When I saw that there will soon be a private jet with the ability to cruise faster than the speed of sound I began to eye my piggy bank with a combination of bloodthirstiness (Jon smash!), disappointment (piggy empty) and delusion (pig made up for illustrative purposes). Still, at 80 million dollars, I figured I could scrape the funds together if I stopped eating and sold a few friends into slavery.
Enjoying the high speed machine porn of the marketing pictures my attention was caught by the wings. Not space age delta efforts but stubby little things. I like my planes but I don’t have a broad range of spotter knowledge; even so those wings reminded me of something…

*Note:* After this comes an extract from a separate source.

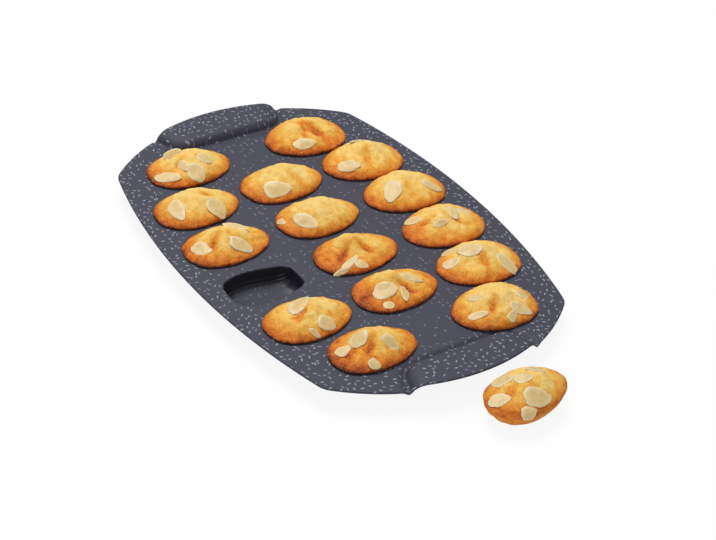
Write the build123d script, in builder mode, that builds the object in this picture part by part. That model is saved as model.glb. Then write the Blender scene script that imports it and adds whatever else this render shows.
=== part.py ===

Finally it came to me, they looked like the wings of the F-104 Starfighter, a plane that most schoolboys of my age remember as much for its name as anything else. The 104 is well known for 2 things:
1. Killing pilots
2. Nearly killing Chuck Yeager
Yeager survived ditching in occupied France, survived the Nazis and broke the sound barrier with a broken rib. Admittedly the 104 that he was flying had a rocket to boost it to extra heights and Yeager didn’t bother to read the operational notes of the plane, but still, he was a fine pilot and the plane nearly killed him.
In light of this I have decided not to order one of these deathtrap flying machines and have elected to stick with the bus instead.